Release date Sept. 16, 2011

A Hollywood stunt driver intersects with dangerous gangsters in Drive, a dark, hypnotically stylish thriller about one man's extreme reactions to extreme circumstances.  

Will mainstream moviegoers want to go along for the ride? Possibly, with Ryan Gosling behind the wheel, hot off his previous role in Crazy, Stupid, Love, one of the summer's brightest romantic comedies.

But there's nothing comedic or even particularly romantic about Drive, which punctuates its long stretches of cool, carefully calculated menace with splattery spasms of shocking violence.

Gosling's character, who is never named, is a garage mechanic sidelining as a stand-in for movie stars in car chase and crash scenes. At night, however, he's a getaway driver for hire, freelancing for thieves who need his skills to successfully speed off after heists.

Director Nicolas Winding Rfen spins an arty, moody, broody, almost dream-like web taut with intrigue. Gosling's driver is a man of few words, and it's hard to know what's going on behind his unflappable, unblinking gaze. He's unreadable, unknowable-even to the sweet single-mom waitress down the hall (Carey Mulligan from Wall Street: Money Never Sleeps) who captures his attention.

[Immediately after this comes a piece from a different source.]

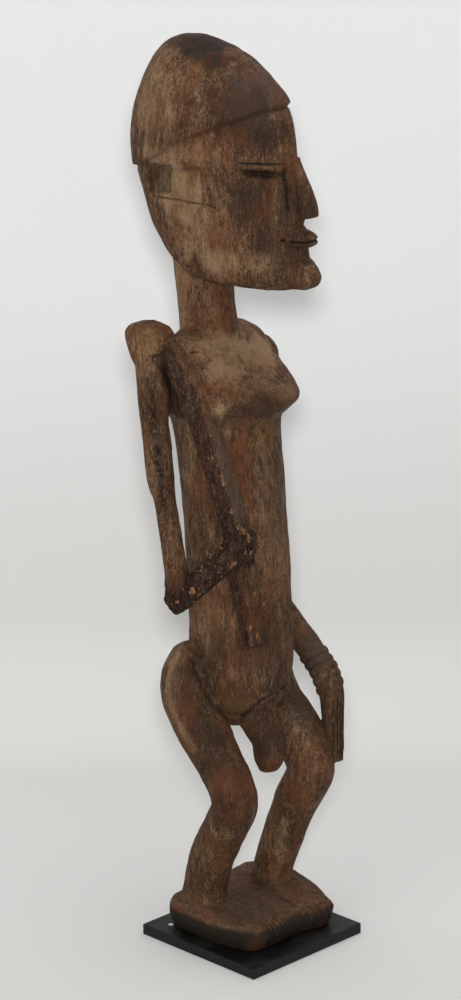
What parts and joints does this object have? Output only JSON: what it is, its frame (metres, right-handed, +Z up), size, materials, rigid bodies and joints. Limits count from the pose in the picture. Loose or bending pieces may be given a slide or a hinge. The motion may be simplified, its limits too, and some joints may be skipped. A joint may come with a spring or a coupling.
{
  "type": "carved ancestor figure",
  "caption": "Standing carved wooden ancestor figure with a tall capped head and bent knees, a tool over its right shoulder, on a thin square display plate.",
  "frame": {"origin": "centre of the display plate's underside", "axes": "+Z up, the figure faces -Y, its own left side is towards +X"},
  "size_m": [0.1425, 0.157, 0.6495],
  "materials": {
    "old_carved_wood": "old dark carved wood, dry and dusty, with open vertical grain, cracks, soot and worn reddish patches",
    "black_plate": "satin black paint, lightly dusty"
  },
  "bodies": {
    "root": {"figure": "old_carved_wood", "display_plate": "black_plate"}
  },
  "joints": []
}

The driver's involvement with Irene begins with a simple act of kindness but leads to something more, even though it never quite blossoms into full-blown romance. It also leads to a perilous entanglement with her ex-con husband, a robbery that goes horribly awry, and a couple of thugs who don't like having loose ends hanging around.

Brian Cranston of the hit TV series Breaking Bad and Christina Hendricks put some real, red meat on their supporting roles, especially Hendricks, whose brief turn as a used and bruised accomplice bears little trace of her familiar role on AMC's Mad Men.

But the movie's most galvanizing performances belong to Ron Perlman and Albert Brooks as the two businessman brutes of which the driver runs afoul. Brooks is best known for his many other achievements in a much more comedic mode, but here he slices into a new vein of totally uncharacteristic evil, especially for a couple of genuinely gasp-worthy scenes involving a fork, a knife and an antique razor.

Drive sometimes feels like too much style over too little substance, and its ending will leave many viewers with an emotionally vacant, empty-tank kind of feeling. But this gritty, unflinching depiction of a seedy L.A. underworld of speed, shadows and slime does make for an interesting, even intoxicating place to visit—especially knowing that you can get in your own car and "drive" away when it's over.